Texans Mourn Result of Collision Between Science and the Deficit

IN Waxahatchie, Texas, 300 of America's leading high-energy physicists don't know if they should be thinking about subatomic particles or xeroxing copies of their resume.

The project on which they are working, the Superconducting Super Collider (SSC), suffered a near-fatal blow this week when the House of Representatives for the second time this year refused to provide any funds for the giant atom-smasher.

Now Texas politicians and other supporters are regrouping to see if there is a way to rescue the controversial project.

Crews already have completed about 20 percent of the atom-smasher. The final price tag for the SSC, which was supposed to be completed by 2002, was estimated at $11 billion.

While House and Senate negotiators try to work out the project's future, 2,100 employees of the SSC are now in limbo, uncertain of when they will be officially terminated or get their final paychecks.

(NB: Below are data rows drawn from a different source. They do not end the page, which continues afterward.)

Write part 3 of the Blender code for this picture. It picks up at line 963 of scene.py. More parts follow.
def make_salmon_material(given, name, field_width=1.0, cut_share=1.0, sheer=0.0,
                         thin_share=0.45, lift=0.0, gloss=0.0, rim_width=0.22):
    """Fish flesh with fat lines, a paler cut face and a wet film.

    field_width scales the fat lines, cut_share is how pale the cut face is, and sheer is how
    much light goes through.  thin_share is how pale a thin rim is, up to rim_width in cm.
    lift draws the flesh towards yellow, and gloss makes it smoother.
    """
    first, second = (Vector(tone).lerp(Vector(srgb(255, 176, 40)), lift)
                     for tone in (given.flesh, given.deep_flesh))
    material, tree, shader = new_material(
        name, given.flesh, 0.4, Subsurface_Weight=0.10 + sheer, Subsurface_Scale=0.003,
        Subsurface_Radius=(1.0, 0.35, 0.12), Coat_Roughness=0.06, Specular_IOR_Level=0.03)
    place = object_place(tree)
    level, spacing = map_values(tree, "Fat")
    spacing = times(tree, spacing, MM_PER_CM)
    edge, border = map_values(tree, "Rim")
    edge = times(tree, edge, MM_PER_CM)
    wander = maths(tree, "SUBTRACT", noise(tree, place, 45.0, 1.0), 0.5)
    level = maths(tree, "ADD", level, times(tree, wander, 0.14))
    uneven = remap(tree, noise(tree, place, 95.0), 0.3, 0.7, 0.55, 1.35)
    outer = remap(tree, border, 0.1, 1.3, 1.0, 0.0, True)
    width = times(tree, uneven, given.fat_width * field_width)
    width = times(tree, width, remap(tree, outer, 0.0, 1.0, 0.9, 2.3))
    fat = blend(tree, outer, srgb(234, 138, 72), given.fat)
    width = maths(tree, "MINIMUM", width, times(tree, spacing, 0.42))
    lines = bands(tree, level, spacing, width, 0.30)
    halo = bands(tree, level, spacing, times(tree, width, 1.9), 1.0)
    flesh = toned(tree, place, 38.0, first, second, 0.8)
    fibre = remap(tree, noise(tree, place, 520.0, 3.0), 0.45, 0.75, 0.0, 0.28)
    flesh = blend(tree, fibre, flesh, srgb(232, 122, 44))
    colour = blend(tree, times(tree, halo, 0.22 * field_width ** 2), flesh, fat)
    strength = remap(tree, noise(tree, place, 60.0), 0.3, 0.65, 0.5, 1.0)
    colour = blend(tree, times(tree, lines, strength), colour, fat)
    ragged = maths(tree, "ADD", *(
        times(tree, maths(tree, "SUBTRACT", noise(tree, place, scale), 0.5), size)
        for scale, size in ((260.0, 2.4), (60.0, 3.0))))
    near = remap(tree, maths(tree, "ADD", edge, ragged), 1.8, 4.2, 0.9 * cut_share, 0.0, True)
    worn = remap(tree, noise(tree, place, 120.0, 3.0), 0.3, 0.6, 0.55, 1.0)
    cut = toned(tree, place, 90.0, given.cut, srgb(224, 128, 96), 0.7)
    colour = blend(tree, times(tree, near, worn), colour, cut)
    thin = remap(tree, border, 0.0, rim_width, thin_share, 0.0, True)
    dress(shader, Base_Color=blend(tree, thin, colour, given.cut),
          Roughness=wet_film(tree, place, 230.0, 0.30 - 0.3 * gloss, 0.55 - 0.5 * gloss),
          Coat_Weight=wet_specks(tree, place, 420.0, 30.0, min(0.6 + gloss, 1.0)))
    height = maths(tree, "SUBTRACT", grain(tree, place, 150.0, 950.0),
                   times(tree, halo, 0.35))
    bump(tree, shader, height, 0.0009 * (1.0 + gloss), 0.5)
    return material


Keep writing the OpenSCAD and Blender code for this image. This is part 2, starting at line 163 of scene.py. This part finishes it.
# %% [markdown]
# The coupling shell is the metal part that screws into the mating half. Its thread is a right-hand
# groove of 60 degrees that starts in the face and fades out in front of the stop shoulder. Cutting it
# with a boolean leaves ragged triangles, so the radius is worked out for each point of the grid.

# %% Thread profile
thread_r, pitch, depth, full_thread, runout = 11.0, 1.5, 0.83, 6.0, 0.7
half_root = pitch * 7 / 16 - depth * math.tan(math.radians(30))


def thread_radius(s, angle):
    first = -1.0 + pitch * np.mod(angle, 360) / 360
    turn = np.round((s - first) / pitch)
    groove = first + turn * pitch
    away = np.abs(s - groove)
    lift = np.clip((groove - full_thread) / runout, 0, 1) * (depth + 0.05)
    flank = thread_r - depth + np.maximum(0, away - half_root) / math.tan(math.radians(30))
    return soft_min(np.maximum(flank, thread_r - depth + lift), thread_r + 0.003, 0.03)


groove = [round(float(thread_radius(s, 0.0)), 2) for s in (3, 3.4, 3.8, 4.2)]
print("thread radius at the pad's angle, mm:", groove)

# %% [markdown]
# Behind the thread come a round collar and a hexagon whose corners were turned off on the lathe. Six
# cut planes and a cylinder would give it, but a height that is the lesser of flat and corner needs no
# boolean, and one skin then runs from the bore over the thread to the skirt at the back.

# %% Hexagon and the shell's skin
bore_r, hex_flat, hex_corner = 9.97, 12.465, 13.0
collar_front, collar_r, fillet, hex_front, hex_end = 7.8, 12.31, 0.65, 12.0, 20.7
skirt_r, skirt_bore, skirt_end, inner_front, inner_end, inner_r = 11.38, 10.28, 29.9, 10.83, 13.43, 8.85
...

``The federal government made this commitment, and it forced people to make long- term career and financial decisions,'' complains Russ Wylie, director of external affairs for the SSC Laboratory. ``For the House to pull the rug out from under them, I don't think people are going to want to get into another long-term large science project, when the government's commitment is so meaningless.''

Asked about his own job prospects, Mr. Wylie replies, ``I don't know. Do you have any leads?''

The House's decision to cut off funding by an almost 2 to 1 margin was a blow not only to scientists but also to Texas politicians who have lobbied hard for the project.

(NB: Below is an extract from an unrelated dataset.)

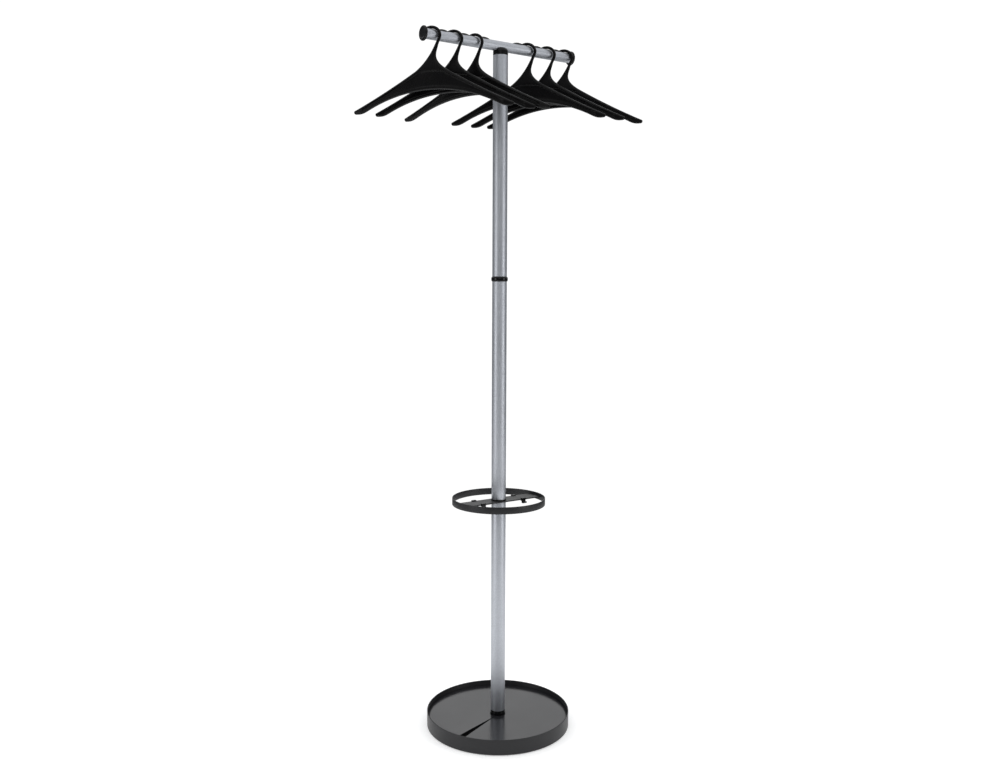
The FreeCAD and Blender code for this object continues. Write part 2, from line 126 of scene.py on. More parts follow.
def add_node(tree, kind, settings=None, links=None, stops=None):
    """Adds a node: settings are properties or input values, links are input sources."""
    node = tree.nodes.new(kind)
    for name, value in (settings or {}).items():
        if name in node.inputs:
            node.inputs[name].default_value = value
        else:
            setattr(node, name, value)
    for name, source in (links or {}).items():
        tree.links.new(source, node.inputs[name])
    if stops:
        ramp = node.color_ramp.elements
        while len(ramp) < len(stops):
            ramp.new(0.5)
        for element, (position, colour) in zip(ramp, stops):
            element.position, element.color = position, colour
    return node


def new_finish(name, shader_settings):
    """A material with one Principled shader, and the place on the object in metres."""
    if name in bpy.data.materials:
        return bpy.data.materials[name], None, None, None
    material = bpy.data.materials.new(name)
    material.use_nodes = True
    tree = material.node_tree
    tree.nodes.clear()
    shader = add_node(tree, "ShaderNodeBsdfPrincipled", shader_settings)
    add_node(tree, "ShaderNodeOutputMaterial", links={"Surface": shader.outputs["BSDF"]})
    place = add_node(tree, "ShaderNodeTexCoord").outputs["Object"]
    return material, tree, shader, place


def per_metre(millimetres):
    """Pattern scale that gives features this far apart."""
    return 1 / (millimetres * MM)


def vary(tree, shader, colour, tinted, rough=None, raised=None):
    """Breaks up an even finish. Each argument is a pattern and then its amounts.

    tinted has the share by which the colour goes darker and lighter, rough the lowest and
    highest roughness, and raised the relief's real depth in metres and its strength.
    """
    pattern, share = tinted
    dark = (*(channel * (1 - share) for channel in colour), 1)
    light = (*(min(channel * (1 + share), 1) for channel in colour), 1)
    ramp = add_node(tree, "ShaderNodeValToRGB", links={"Fac": pattern},
                    stops=[(0.3, dark), (0.7, light)])
    tree.links.new(ramp.outputs["Color"], shader.inputs["Base Color"])
    if rough:
        pattern, low, high = rough
        gloss = add_node(tree, "ShaderNodeMapRange", {
            "From Min": 0.3, "From Max": 0.7, "To Min": low, "To Max": high},
            {"Value": pattern})
        tree.links.new(gloss.outputs["Result"], shader.inputs["Roughness"])
    if raised:
        pattern, depth, strength = raised
        bump = add_node(tree, "ShaderNodeBump", {"Distance": depth, "Strength": strength},
                        {"Height": pattern})
        tree.links.new(bump.outputs["Normal"], shader.inputs["Normal"])


def mottled(name, colour, shader_settings, noise, share, rough, raised):
    """A finish whose colour, gloss and relief all follow one noise."""
    material, tree, shader, place = new_finish(
        name, {"Base Color": (*colour, 1), **shader_settings})
    if tree:
        mottle = add_node(tree, "ShaderNodeTexNoise", noise, {"Vector": place}).outputs["Fac"]
        vary(tree, shader, colour, (mottle, share), rough and (mottle, *rough),
             (mottle, *raised))
    return material


def powder_coat():
    """Polyester powder coat, sprayed dry and baked on steel.

    The melt leaves a satin skin with a shallow orange-peel, so highlights are broad and
    slightly uneven. The real peel repeats at about 1 mm; it is drawn at 2.5 mm because
    finer relief is lost from where the whole rack is seen.
    """
    colour = bpy.context.scene.rack_colours.tray
    material, tree, shader, place = new_finish("powder_coated_steel", {
        "Base Color": (*colour, 1), "Roughness": 0.42, "IOR": 1.5,
        "Specular IOR Level": 0.34})
    if tree:
        peel = add_node(tree, "ShaderNodeTexNoise", {
            "Scale": per_metre(2.5), "Detail": 2.0, "Roughness": 0.5}, {"Vector": place})
        cloud = add_node(tree, "ShaderNodeTexNoise", {
            "Scale": per_metre(45), "Detail": 2.0}, {"Vector": place}).outputs["Fac"]
        vary(tree, shader, colour, (cloud, 0.06), (cloud, 0.38, 0.47),
             (peel.outputs["Fac"], 0.05 * MM, 0.5))
    return material


def flake_paint(lengthwise):
    """Powder coat with aluminium flake, baked on drawn steel tube.

    The flakes lie nearly flat in a clear binder, so it shines like a satin metal with a
    fine sparkle, and long soft streaks stay from drawing the tube. Flakes are 0.05 mm and
    are drawn at 1.2 mm, and the streaks at 2.2 mm across, to be seen at all.
    """
    colour = bpy.context.scene.rack_colours.tube
    material, tree, shader, place = new_finish(f"silver_flake_paint_{lengthwise}", {
        "Base Color": (*colour, 1), "Metallic": 1.0, "Roughness": 0.48,
        "Coat Weight": 0.06, "Coat Roughness": 0.3, "Coat IOR": 1.5})
    if tree:
        flake = add_node(tree, "ShaderNodeTexVoronoi", {
            "Scale": per_metre(1.2), "feature": "F1"}, {"Vector": place})
        sparkle = add_node(tree, "ShaderNodeSeparateColor", {},
                           {"Color": flake.outputs["Color"]})
        stretch = (1.0, 1.0, 0.012) if lengthwise == "Z" else (0.012, 1.0, 1.0)
        along = add_node(tree, "ShaderNodeMapping", {"Scale": stretch}, {"Vector": place})
        streak = add_node(tree, "ShaderNodeTexNoise", {
            "Scale": per_metre(2.2), "Detail": 3.0}, {"Vector": along.outputs["Vector"]})
        cloud = add_node(tree, "ShaderNodeTexNoise", {
            "Scale": per_metre(60), "Detail": 2.0}, {"Vector": place})
        vary(tree, shader, colour, (sparkle.outputs["Red"], 0.07),
             (cloud.outputs["Fac"], 0.45, 0.52), (streak.outputs["Fac"], 0.02 * MM, 0.35))
    return material


def painted_slit_shade():
    """Near-black, dead matt paint on the tray's floor where the mat lies: painted shade, so
    that the slit in the mat looks dark as if in shadow.

    It hardly reflects, so its specular level is near zero. Faint ridges like brush strokes
    lie about 3 mm apart.
    """
    return mottled("painted_slit_shade", linear("#070707"),
                   {"Roughness": 1.0, "IOR": 1.5, "Specular IOR Level": 0.05},
                   {"Scale": per_metre(3), "Detail": 3.0}, 0.3, None, (0.1 * MM, 0.4))


def calendered_vinyl():
    """Soft PVC sheet, rolled between an embossing and a smooth roller.

    It has a fine leather-like grain with a waxy half-gloss that mirrors upright things as
    a soft dark smear. The grain is 1 mm and is drawn at 2 mm to be seen.
    """
    colour = bpy.context.scene.rack_colours.mat
    material, tree, shader, place = new_finish("calendered_vinyl", {
        "Base Color": (*colour, 1), "Roughness": 0.2, "IOR": 1.53,
        "Specular IOR Level": 0.34})
    if tree:
        grain = add_node(tree, "ShaderNodeTexVoronoi", {
            "Scale": per_metre(2.0), "feature": "SMOOTH_F1"}, {"Vector": place})
        cloud = add_node(tree, "ShaderNodeTexNoise", {
            "Scale": per_metre(90), "Detail": 3.0}, {"Vector": place}).outputs["Fac"]
        vary(tree, shader, colour, (cloud, 0.08), (cloud, 0.18, 0.23),
             (grain.outputs["Distance"], 0.04 * MM, 0.3))
    return material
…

The controversial SSC, which has cost federal taxpayers $1.6 billion since construction began, has been a hot topic of debate in Congress since June 1992, when the House first voted to kill funding for the 54-mile-long underground atom- smasher. The House voted again this summer to kill the project, but a victory in the Senate kept the project alive. Now, many observers believe the project cannot be revived.

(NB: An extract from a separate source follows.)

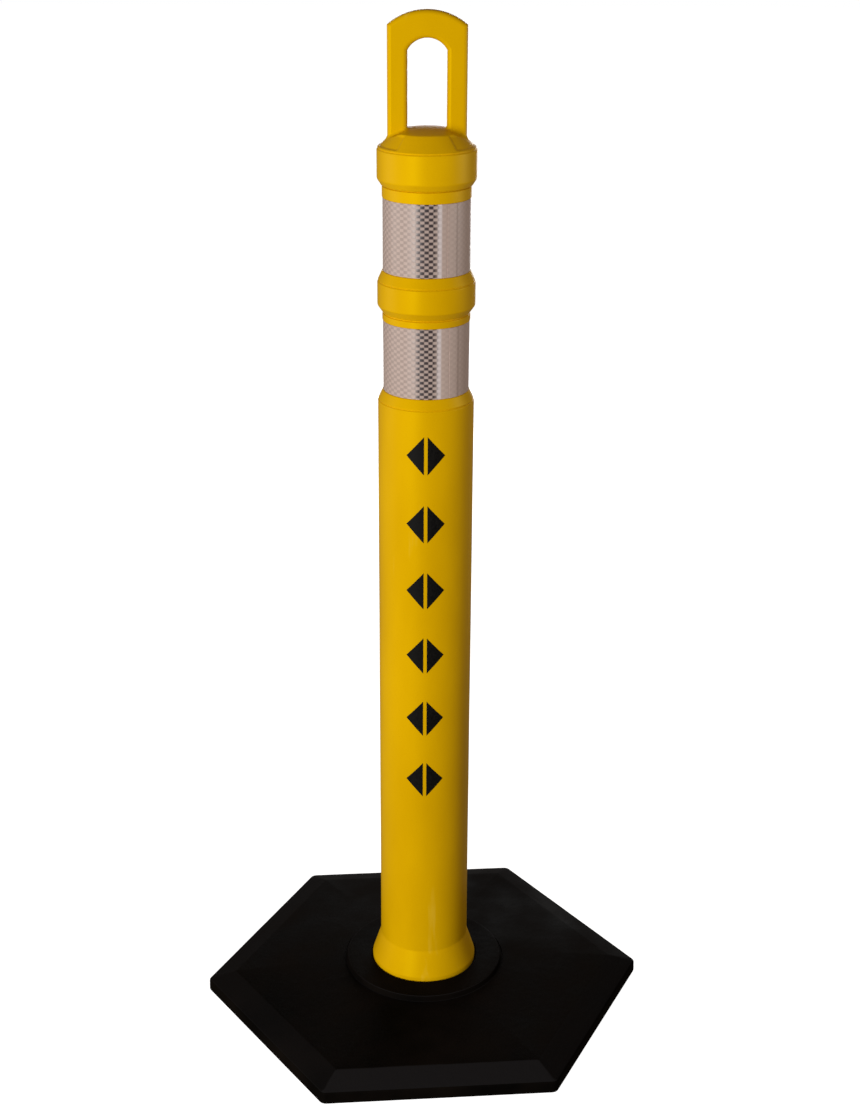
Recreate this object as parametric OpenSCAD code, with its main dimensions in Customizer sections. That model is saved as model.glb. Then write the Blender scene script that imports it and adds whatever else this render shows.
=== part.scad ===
// Delineator post: a hollow tubular marker with a loop handle, two reflective bands
// and a hexagonal rubber base that drops down over the post onto its foot flange.
// Millimetres. The origin is on the ground under the post's axis, +Z is up, and the
// marked face of the post looks along -Y.

/* [Tube] */
// Height from the ground to the top of the handle
post_h = 1143; // [940:1:1400]
// Outside diameter of the tube, of its rib and of the cap's skirt
tube_d = 103; // [85:0.5:125]
// Wall thickness of the tube
tube_wall = 3.2; // [2.4:0.1:4.2]
// Depth of the necks below the tube's outside
neck_depth = 5.2; // [4.2:0.1:7]
// Height of the straight part of the rib between the two bands
rib_h = 25.5; // [15:0.5:40]
// Height of the cone above the rib and above the collar
rib_cone_h = 11; // [8:0.5:16]
// Height of the chamfer below the rib
rib_chamfer_h = 8; // [5:0.5:12]

/* [Foot] */
// Height at which the tube starts to flare
flare_top_z = 75; // [60:1:90]
// Height at which the flare ends and the straight foot starts
flare_end_z = 44; // [43:0.5:50]
// How far the flare stands out from the tube
flare_out = 10; // [5:0.5:12]
// Outside diameter of the flange that the base sits on
flange_d = 160; // [150:1:175]
// Thickness of the flange
flange_t = 6; // [4:0.5:8]

/* [Cap and handle] */
// Height from the cap's rim to the top of the handle
handle_h = 135.5; // [110:0.5:165]
// Width of the handle
handle_w = 81; // [66:0.5:98]
// Depth of the handle, front to back
handle_t = 16; // [12:0.5:20]
// How far the handle's top arc rises above its corners
handle_rise = 14.7; // [8:0.1:20]
// Rounding of the handle's edges
handle_round = 4.5; // [2:0.1:5.5]
// Width of the finger window
window_w = 40; // [33:0.5:48]
// How far the window's top arc rises above its corners
window_rise = 11.9; // [8:0.1:16]
// Thickness of the handle above the window
handle_top_t = 27; // [20:0.5:34]
// Height of the cap's skirt from its chamfer to its rim
skirt_h = 30.5; // [26:0.5:40]
// Height of the chamfer below the skirt
skirt_chamfer_h = 6.5; // [4:0.5:9]
// Height of the cap's cone above its rim
shoulder_h = 16.5; // [12:0.5:20]
// Diameter of the domed top of the cap
dome_d = 72; // [60:0.5:78]
// Rise of the dome
dome_rise = 5.5; // [3:0.1:8]
// Depth of the relief in the cone below each side of the handle
side_relief = 1.2; // [0.6:0.1:2]
// Clearance between the cap and the tube
cap_clear = 0.2; // [0.1:0.05:0.4]

/* [Reflective bands] */
// Height of one band of sheeting
band_h = 76.2; // [63:0.1:92]
// Thickness of the sheeting
band_t = 0.5; // [0.3:0.05:0.5]
// Length of the overlap where the sheeting's ends meet
band_lap = 10; // [6:0.5:16]
// Yellow strip between the cap and the upper band
upper_strip_h = 12.5; // [8:0.5:20]
// Yellow strip between the rib and the lower band
lower_strip_h = 8; // [6:0.5:16]

/* [Stencilled marks] */
// Number of marks down the front of the tube
mark_count = 6; // [3:1:6]
// Height of one mark
mark_h = 47; // [39:0.5:57]
// Width of one mark
mark_w = 41; // [34:0.5:50]
// Distance from one mark's centre to the next
mark_pitch = 77.5; // [64:0.5:93]
// Height of the top mark's centre below the tube's collar
mark_drop = 49; // [40:0.5:60]
// Width of the bridge left by the stencil
mark_bridge = 4; // [2:0.5:6]
// Thickness of the paint
mark_t = 0.25; // [0.1:0.05:0.4]

/* [Rubber base] */
// Width of the base across its corners
base_w = 524; // [430:1:630]
// Height of the base's upright edge
base_edge_h = 14.5; // [12:0.5:18]
// Height of the base's top where the bevel ends
base_h = 24.5; // [20:0.5:29]
// How far the top rises from there to the raised ring
top_rise = 11; // [4:0.5:13]
// Width of the bevel round the base, measured towards a corner
base_bevel = 34; // [20:1:45]
// Height of the raised ring's top above the ground
boss_h = 41; // [38:0.5:42.5]
// Outside diameter of the raised ring
boss_d = 189; // [170:1:200]
// Turn of the base about the post's axis, counter-clockwise from above
base_turn = 4.7; // [0:0.1:60]
// Gap round the foot in the base's hole
hole_clear = 1; // [0.5:0.1:1.5]
// Gap between the flange and the recess under the base
flange_clear = 0.3; // [0.2:0.1:1]

/* [Hidden] */
tube_r = tube_d / 2;
neck_r = tube_r - neck_depth;
foot_r = tube_r + flare_out;
flange_r = flange_d / 2;
// The sheeting lies in a recess that is a little deeper than two layers of it
recess_r = neck_r - 2 * band_t - 0.1;
glue_gap = 0.05;
band_end_gap = 0.4;
inner_neck_r = recess_r - tube_wall;
inner_tube_r = tube_r - tube_wall;
inner_foot_r = foot_r - tube_wall;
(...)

Sen. Dale Bumpers (D) of Arkansas led opposition to the project. In a letter to colleagues, Senator Bumpers wrote that if Congress is serious about reducing the deficit, it must oppose ``extraordinarily expensive projects that are of relatively little worth.''

Gov. Ann Richards (D), Sens. Phil Gramm (R) and Kay Bailey Hutchison (R), and other Texas politicos tried hard to save the project. But their clout in the Democratic-controlled Congress was diminished by the defeat earlier this year of then-Sen. Bob Krueger (D) of Texas. Thus the SSC lost in the House even though all but 2 of the 30 House members from Texas supported it.

One of the Texas opponents was Rep. Bill Archer (R). ``Even if the project had been in a different state, Archer would have voted against it,'' says Tom Hoopes, an aide to the congressman. ``At a different time, he might have voted for it, but given our current fiscal circumstances, he had no choice but to vote against it.''

While SSC opponents argue that the project is too expensive, supporters say the cost of closing the super collider will be huge. ``The process of terminating the SSC will cost well over a billion dollars and you will get nothing for it,'' says Steve Weinberg, a physicist at the University of Texas at Austin.

The Nobel Prize-winning scientist predicts a spate of legal battles after the project is shut down. ``The mother of all lawsuits may be the state of Texas against the US government,'' Dr. Weinberg says, pointing out that the state invested $400 million in the project.

Weinberg still hopes that funding will be found for the project. If it is not, he believes the US will fall behind other countries in basic scientific research.

``If it is true that the SSC is dead, then you would have to have grave doubts as to whether the US is able to have a responsible science policy,'' Weinberg says.